I guess what is interesting to me at this point is that after years of resistance, caused by the knowledge that these medicines can cause health problems, because they did--lasting health problems--I am AGAIN tempted to take them. AGAIN. For me, mental health medicine is basically rolling the dice. A teeny alleviation of symptoms v. possible long term health disasters like weight you cannot lose, liver reactions, etc. There are real side effects. Why do I want to roll that die again? A: I want life to be easier. Am I copping out? Can't I just be brave? It's only suicidal misery until June. And then only off and on.
I sound like a Scientologist, I know. I'm talking about SSRIs, for depression and anxiety, etc. Not psychosis. With psychosis, one has no options. With depression and anxiety, there are options. I find it difficult to think, speak, go to sleep, get out of bed, remember to eat, remember anything. I take no pleasure in life. I'm like an automaton, projecting what looks like normalcy. Honestly, I am not in some kind of conspiracy theory about psychiatrists. I think there is a hope on the part of doctors to help people, there is an enormous amount of money to be made and there are possible medicines that have minute benefits for most people but more substantial benefits for a minority. So of course, people use the medicines.
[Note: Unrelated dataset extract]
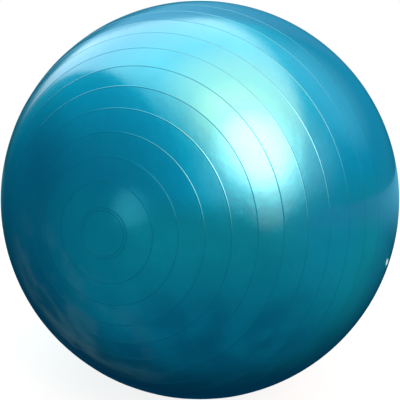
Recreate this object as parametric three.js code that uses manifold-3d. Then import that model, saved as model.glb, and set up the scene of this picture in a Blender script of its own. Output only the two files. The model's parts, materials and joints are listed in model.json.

We have a very interventionist medical culture.
In general, I keep trying to teach my child this thing that might make her odd but for the fact that she doesn't listen to me: All her life people are going to tell her overandoverandover again that certain foods and drinks that are terrible for her are DELICIOUS and things she doesn't need are going to FIX HER PROBLEMS and MAKE EVERYONE LOVE HER. And it is going to be strange because she will like those things too. That is the oddest thing: You like the things they tell you to buy even when those things are pretty garbagey. If someone says: But this will work! This is great! And you buy it, sometimes it is even hard to tell--Is this delicious? Does it work? Do people love me more? You don't even know, most of the time. But you keep buying them.
It's like when I am in a casino and see all the people gambling. And gambling is just a crazy thing to do, objectively speaking. Roulette. I mean, if you are playing it to see the wheel spin, OK. But if you are playing it to win money--that's just insane. But all the other people are doing it! Could they ALL be wrong?
So there is a pill and some people say it will make me less anti-social and help me clean my house and so I want to buy it and take it. I have filled the prescription, actually. I keep taking it for a day and then I am like 'oh no some guy on the internet says this caused him liver damage!' And then I don't take it. Then I'm like: Well, I didn't feel better that day I was taking it, it must not work. Also, it gives me a headache. Then, my life gets more screwy. Then, I start again: Well, maybe I should take these pills.
Someone says they are good and they will work. Someone said it! Someone who was a doctor said it!
Note: If this sounds crazy, then recall that the reason I am struggling with whether to take this pill is that I am crazy.
I think that the reason it is more seductive to me than it was in the past (after I realized how pointless medicating myself was) is paradoxically, because I might be slightly more normal. I just want to be all the way normal. I feel like I deserve it. Don't I deserve to be normal? I work hard. Is it the: L'oreal: Because you're worth it? reason.
It occurs to me that I will have cracked to secret to life when I am at ease with the randomness of it all. Nothing is supposed to be this way or that. Things just are. My job is to make them better. For other people, mostly but also for myself.